Technicians and skilled workers are indispensable. Skilled workers contribute to the economic development and societal progress of our country. While the majority of Americans push their kids to go to college, and this is not a bad idea, we need skilled workers.
Interesting story: The big silicon producer, TSMC, Taiwan Silicon, has made public that their Arizona factory has been delayed because of a shortage of skilled workers. The company went on to say that the opening would likely be pushed back a year, until 2025, partly because of a lack of skills and experience among U.S. workers. To get things back on track, the company is trying to get visas for as many as 500 Taiwanese technicians to assist with construction and training on the site, where nearly 12,000 people work each day.¹ We should not be looking to other countries for workers! There are over 6 million Americans that are currently unemployed. We need to encourage our high schoolers to become skilled workers.
There should be no shame in not going to college. I’m not sure when the stigma (among some people) started around not going to college. That’s the first thing someone asks a student when they discover they are graduating high school, “Oh, where are you going to college?” What’s wrong in saying, “What are your plans after graduation?”

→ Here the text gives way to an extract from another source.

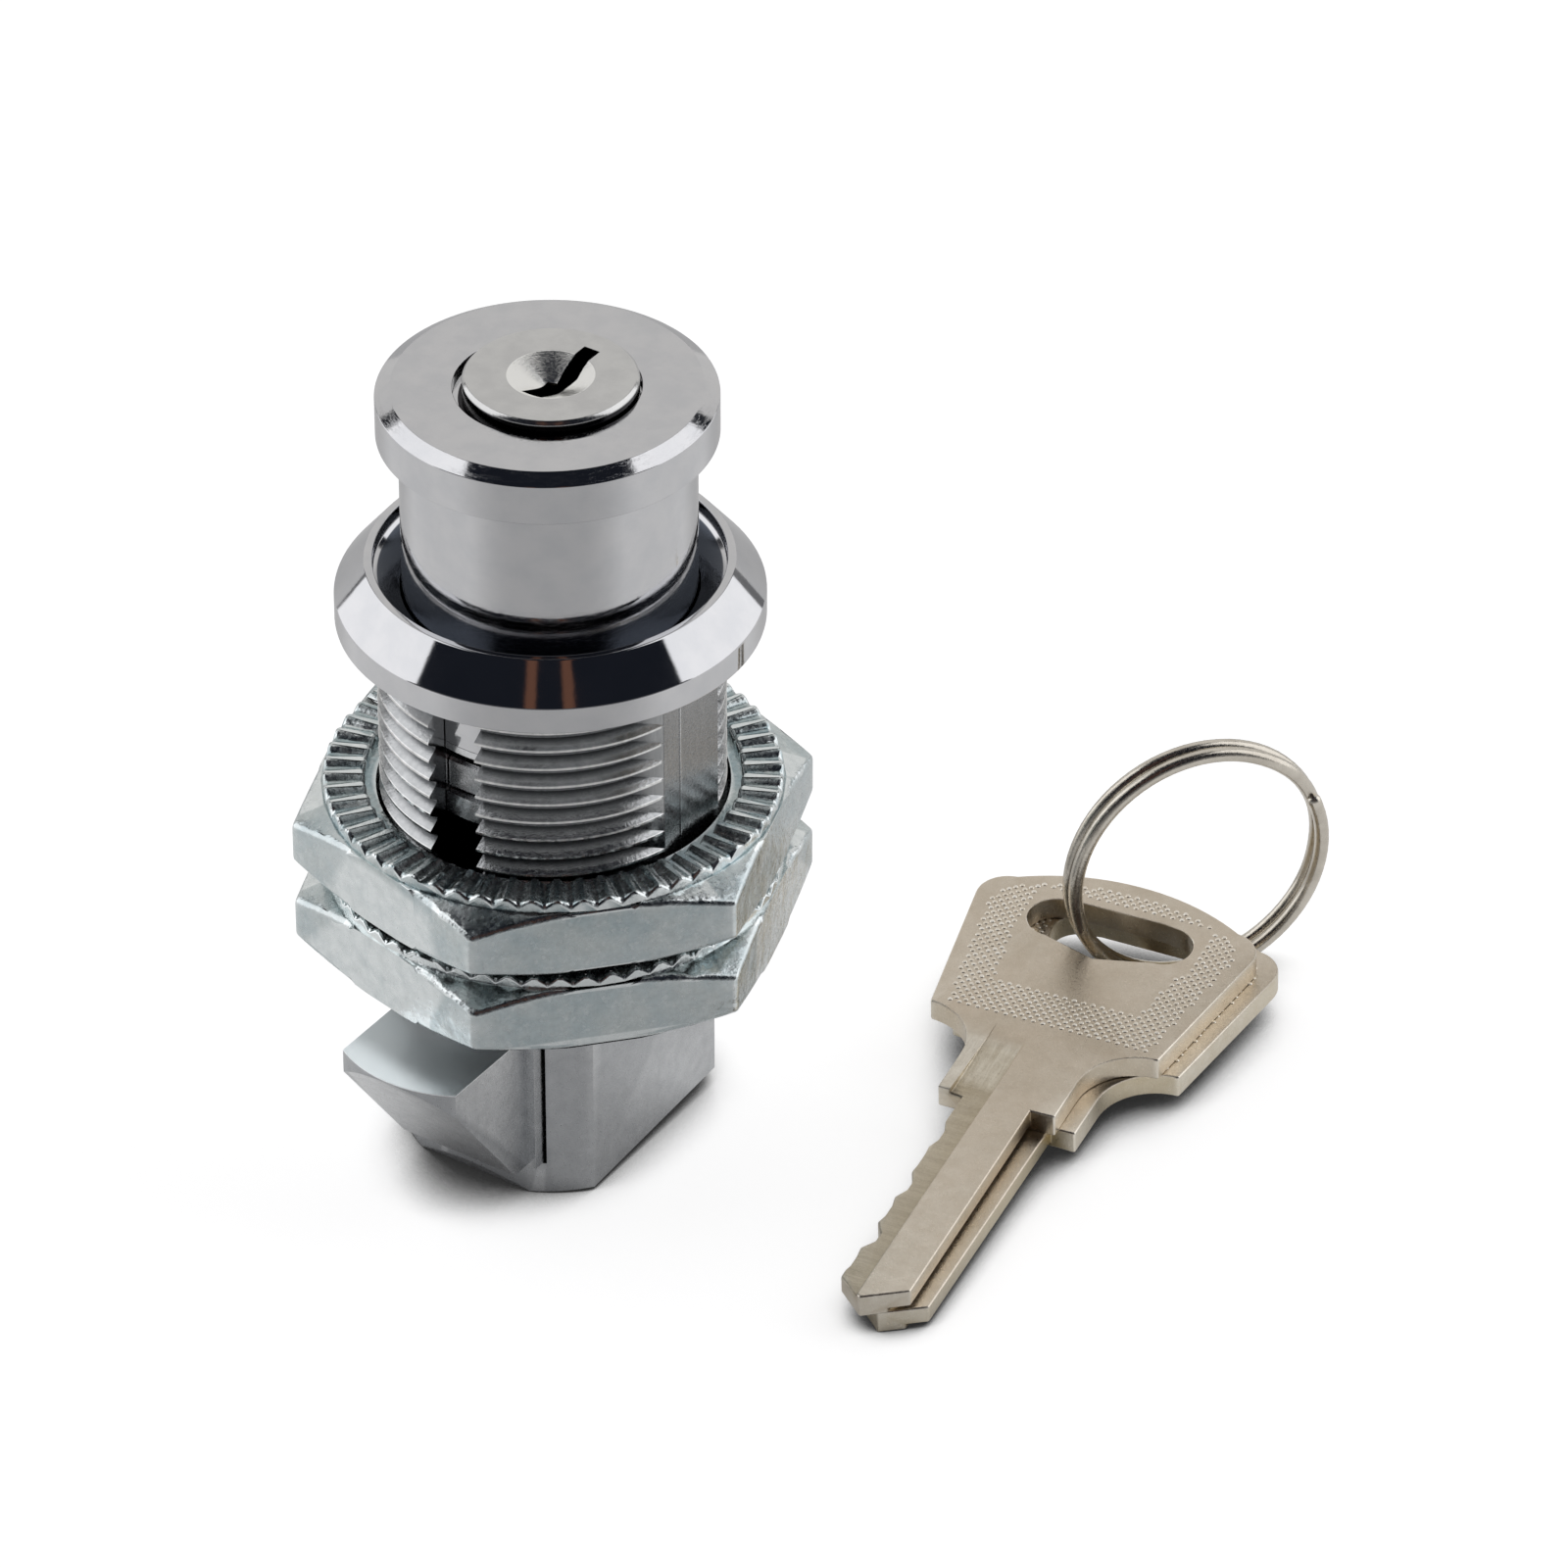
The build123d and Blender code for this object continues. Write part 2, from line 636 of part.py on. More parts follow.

In the 1980s we saw a shift in employment. Not only did we see a decade of job growth, we also saw an industry shift. Employment grew, but its numbers were uneven; three fourths of the increase was in services and retail, while manufacturing actually lost jobs, and saw a decline in employment.² Bottom line, manufacturing jobs in the United States declined considerably. Jobs in the industry were looked down upon, it was a “dirty job,” and a job that didn’t pay well. People considered workers in that field to be maybe of lower socio-economic status or not upwardly mobile. Furthermore, these jobs had a bad reputation due to concerns about job stability, automation, and even globalization. But true then, and still true today, these jobs are crucial for economies, the providing of valuable skills, and contributing to industrial growth.
Manufacturing jobs have evolved, and we need to evoke a passion in students about filling these skilled worker vacancies. Yes, efforts are being made to modernize and make manufacturing more sustainable, but we need to appeal to the people who can actually fill these positions. We need to make a big push, especially in our Title 1 schools, to pursue training in the “blue-collar” professions where wonderful careers await.
Manufacturing jobs today can offer several benefits. While definitely once downplayed, today these skilled jobs pay well and offer a great sense of job security. The jobs are offering competitive wages—especially when overtime pay and benefits are factored in. They also provide stable employment opportunities; we have now seen there is a consistent demand for production workers. Many manufacturing jobs come with great benefits including paid time off and healthcare, and another perk is the diverse opportunity these manufacturing jobs can offer. These jobs encompass various industries, and offer a wide range of job options from welding to assembly to quality control. If this is your niche, there is a job out there for you! Additionally, they get to use many of the buzzwords of today as their skills increase (often courtesy of the company paying for this training) in the use of robotics, automation, and even artificial intelligence used to optimize processes.
Bottom line, there are many advantages to exploring a skilled worker job. You’re not tethered to a cell phone, you don’t have to work ridiculous hours, and you’re not working all the time that you’re at home. When you leave work, you leave work, and it’s pretty much a forty-hour-a-week job. Oftentimes, it still pays six figures and it may not take as much school or school debt to get it.
So, start earlier, make nearly as much, and have an actual life. There is still a huge need, and it is driving a strong need for technicians and all of the spotlight is on these jobs!